Einstein und seine Violine: Die Harmonie von Wissenschaft und Musik
Wissenschaft und Kunst werden manchmal als Gegensätze betrachtet. Doch für Albert Einstein, wohl einen der berühmtesten Wissenschaftler, waren die beiden Themen untrennbar miteinander verbunden.
Einstein machte die Welt 1905 mit seiner „Speziellen Relativitätstheorie“ und 1916 mit seiner „Allgemeinen Relativitätstheorie“ bekannt. Außerdem schuf er die Grundlagen für die moderne Quantentheorie.
Seine Leidenschaft für wissenschaftliche Experimente entsprach seiner Leidenschaft für die Violine. Gegenüber der „Saturday Evening Post“ sagte er 1929: „Wenn ich kein Physiker wäre, wäre ich wahrscheinlich Musiker.“
Welche Rolle spielte seine geliebte Geige, die den Spitznamen „Lina“ trug, bei seiner Arbeit? Warum standen Wissenschaft und Musik für ihn in Harmonie? Ausgehend von Erzählungen seiner Kollegen und Äußerungen seiner Freunde und Familie gab Einstein auf diese Fragen immer wieder gerne beredt Antwort.
So entsteht das Bild eines unermüdlichen Wissenschaftlers, dessen Geist von den klassischen Werken Mozarts beflügelt wurde und der sich den universellen Wahrheiten der Musik verschrieben hatte.
Musik als Zuflucht
„Musik war weit mehr als eine Nebenbeschäftigung für Einsteins Arbeit; sie war wesentlich für alles, was er dachte und tat“, ist die Auffassung von Mitch Waldrop, Physiker und Journalist, der mehrere Artikel über Einstein schrieb.
Während der in Deutschland geborene Physiker an Gleichungen wie seiner berühmten „E=mc²“ arbeitete, war seine geliebte Geige nie weit entfernt. In der 2008 erschienenen Biografie „Einstein: His Life and Universe“ von Walter Isaacson stellt der Autor fest: „Musik war kein bloßer Zeitvertreib. Im Gegenteil, sie half ihm zu denken.“
In einem Artikel für das „Strings Magazine“ schrieb Rebecca Rego Barry, dass Einsteins Sohn, Hans Albert, einmal über seinen Vater sagte: „Wann immer er das Gefühl hatte, in eine Sackgasse gekommen zu sein oder vor einer schwierigen Herausforderung in seiner Arbeit zu stehen, flüchtete er sich in die Musik, und das löste alle seine Schwierigkeiten.“
Musik war nicht einfach nur ein Teil der wissenschaftlichen Welt des Physikers, sie war das wesentliche Element seines Lebens. „Ein Leben ohne Musizieren ist für mich unvorstellbar. […] Ich lebe meine Tagträume in der Musik. Ich sehe mein Leben in Form von Musik. […] Die meiste Freude im Leben habe ich durch die Musik“, erläuterte einst Albert Einstein.

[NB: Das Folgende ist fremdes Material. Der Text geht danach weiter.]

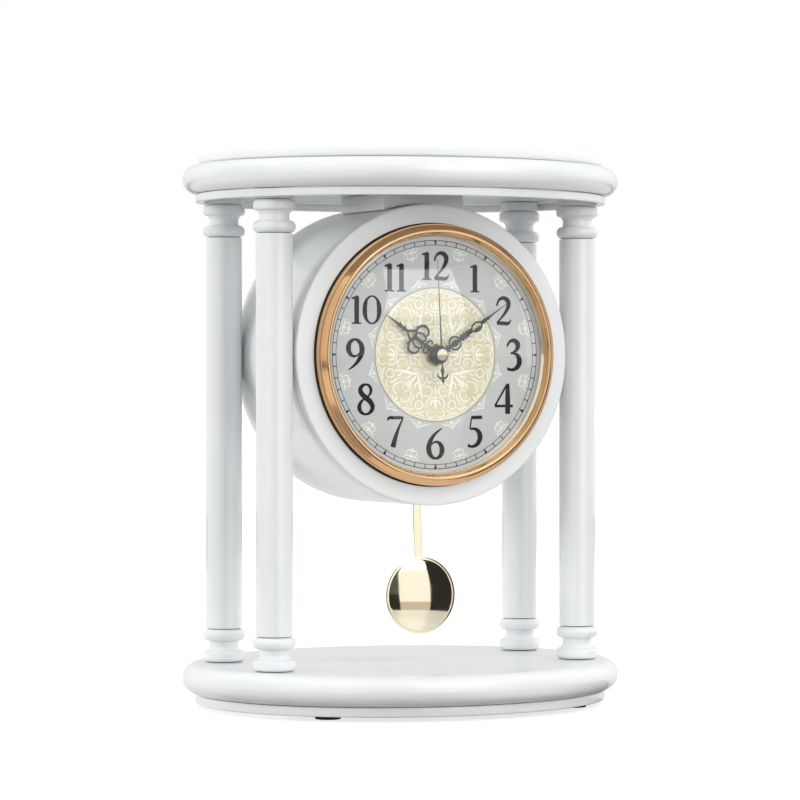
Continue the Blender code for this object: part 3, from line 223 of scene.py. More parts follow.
def plate(rims, thickness, edge, edge_segments=4, inner_edge=0.0):
    """A flat plate from Z 0 up. The first rim is its outline, the others are holes, each one
    given as half its width, half its depth, where its middle is, and its segments."""
    shape = bmesh.new()
    for half_x, half_y, (x, y), segments in rims:
        made = bmesh.ops.create_circle(shape, segments=segments, radius=1)["verts"]
        bmesh.ops.scale(shape, vec=(half_x, half_y, 1), verts=made)
        bmesh.ops.translate(shape, vec=(x, y, 0), verts=made)
        if len(rims) == 1:
            bmesh.ops.contextual_create(shape, geom=made)
    if len(rims) > 1:
        bmesh.ops.triangle_fill(shape, use_beauty=True, edges=shape.edges, normal=(0, 0, 1))
    push_up(shape, thickness)
    half_width, half_depth = rims[0][:2]

    def on_outline(line):
        return all(math.hypot(vertex.co.x / half_width, vertex.co.y / half_depth) > 0.999
                   for vertex in line.verts)

    corners = [line for line in level_edges(shape) if line.calc_face_angle(0) > 1]
    outer = [line for line in corners if on_outline(line)]
    if inner_edge:
        bevel(shape, [line for line in corners if not on_outline(line)], inner_edge, 2)
        outer = [line for line in level_edges(shape) if on_outline(line)]
    bevel(shape, outer, edge, edge_segments)
    bmesh.ops.remove_doubles(shape, verts=shape.verts, dist=1e-7)
    inset_flats(shape, flat_margin)
    return shape


def oval_board(name, node, edge, edge_segments=4, holes=(), finish=white_lacquer):
    """A board from the box of its CAD node. With no edge given, the edge is fully round."""
    low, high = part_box(node)
    rims = [((high.x - low.x) / 2, (high.y - low.y) / 2, (0, 0), oval_segments), *holes]
    shape = plate(rims, high.z - low.z, edge or (high.z - low.z) / 2, edge_segments)
    finish_part(name, shape, finish, Matrix.Translation((0, 0, low.z)), node)


oval_board("bullnose_base", "base_board", edge=None, edge_segments=12)
oval_board("bullnose_top", "top_board", edge=None, edge_segments=12)
oval_board("thin_cover", "top_cover", edge=2.0 * mm, edge_segments=6, finish=cover_lacquer)

# %% [markdown]
# ## The plinth and the lip
# The plinth has four round holes for the heads of the long bolts, so it's filled between an
# oval and four circles. The lip is a ring between two ovals under the top board. Its inner edge
# is rounded as well, because it catches the light from below.

# %% Plinth and lip
column_places = {}
for side in ("front_left", "front_right", "back_left", "back_right"):
    low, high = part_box("column_shaft_" + side)
    column_places[side] = ((low.x + high.x) / 2, (low.y + high.y) / 2)
bolt_hole, bolt_hole_segments = 5.3 * mm, 40
bolt_holes = [(bolt_hole, bolt_hole, place, bolt_hole_segments)
              for place in column_places.values()]
oval_board("plinth_with_bolt_holes", "base_plinth", edge=0.8 * mm, holes=bolt_holes)

low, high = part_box("top_lip")
lip_wall, lip_edge = 5.0 * mm, 0.7 * mm
lip_rims = [(high.x - wall, high.y - wall, (0, 0), oval_segments) for wall in (0, lip_wall)]
lip = plate(lip_rims, high.z - low.z, lip_edge, inner_edge=lip_edge)
finish_part("lip_under_top", lip, white_lacquer, Matrix.Translation((0, 0, low.z)), "top_lip")

# %% [markdown]
# ## Turned parts
# A lathe makes any part whose outline is the same all the way round. The outline is given as
# corners: how far from the axis, how high, and how much that corner is rounded. Each corner is
# a vertex, the vertices are joined by edges, and a vertex bevel rounds them. Spin then turns
# the line once around the axis and merges its last copy with its first. A long straight edge
# is split half a millimetre from each end first, which keeps its face flat under smooth
# shading.

# %% Lathe
long_edge, edge_margin = 3 * mm, 0.5 * mm


def spin_outline(shape, steps):
    bmesh.ops.remove_doubles(shape, verts=shape.verts, dist=1e-7)
    for line in list(shape.edges):
        length = line.calc_length()
        if length > long_edge:
            rest, corner = bmesh.utils.edge_split(line, line.verts[0], edge_margin / length)
            far = line if line.calc_length() > rest.calc_length() else rest
            bmesh.utils.edge_split(far, corner, 1 - edge_margin / length)
    bmesh.ops.spin(shape, geom=list(shape.verts) + list(shape.edges), cent=(0, 0, 0),
                   axis=(0, 0, 1), angle=2 * math.pi, steps=steps, use_merge=True)
    bmesh.ops.remove_doubles(shape, verts=shape.verts, dist=1e-7)
    bmesh.ops.dissolve_degenerate(shape, dist=1e-8, edges=shape.edges)
    bmesh.ops.recalc_face_normals(shape, faces=shape.faces)


def turned(corners, steps=96, closed=True, corner_segments=6):
    shape = bmesh.new()
    line = [shape.verts.new((radius, 0, height)) for radius, height, rounding in corners]
    for first, second in zip(line, line[1:]):
        shape.edges.new((first, second))
    if closed:
        shape.edges.new((line[-1], line[0]))
    for vertex, (radius, height, rounding) in zip(line, corners):
        if rounding:
            bevel(shape, [vertex], rounding, corner_segments, "VERTICES")
    spin_outline(shape, steps)
    return shape


def ring_outline(inner, outer, bottom, top, rounding=0.0):
    return [(inner, bottom, 0), (outer, bottom, rounding), (outer, top, rounding),
            (inner, top, 0)]

# %% [markdown]
# ## The columns
# Each column is four turned pieces on a long bolt: a base, a shaft, a capital and a spacer
# under the ceiling of the top. A capital has a half-round ring, a hollow neck and a thick disc,
# and a base is the same piece upside down. The shafts' ends are eased a little, so a fine dark
# line shows at each joint. The four columns are equal, so each piece is made four times from
# the same outline.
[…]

Einstein und seine Entdeckung Mozarts
Albert Einstein (1879–1955) wurde als Sohn von Hermann und Pauline Einstein in Ulm geboren. Als er sechs Jahre alt war, erhielt der junge Albert auf Wunsch seiner Mutter Geigenunterricht. Da sie selbst eine begabte Pianistin war, betrachtete sie die Musik als einen wichtigen Teil der Erziehung und Entwicklung eines Kindes.
Anfangs war ihr Sohn nicht begeistert davon, seine Zeit dem Unterricht und dem Üben zu widmen, aber er blieb mehrere Jahre lang bei dem Instrument.
Dann, im Alter von 13 Jahren, entdeckte er Mozarts Violinsonaten. Obwohl er das Üben der Geige bisher als Pflicht betrachtet hatte, die seine Mutter erfreute, änderte sich nach dieser Entdeckung alles. Das Erlernen der Geigenmusik kam dem aufblühenden Visionär nun wie ein endloses Spiel vor. Seine persönliche Entdeckung Mozarts war der Auslöser für eine lebenslange Liebe zu klassischen Kompositionen.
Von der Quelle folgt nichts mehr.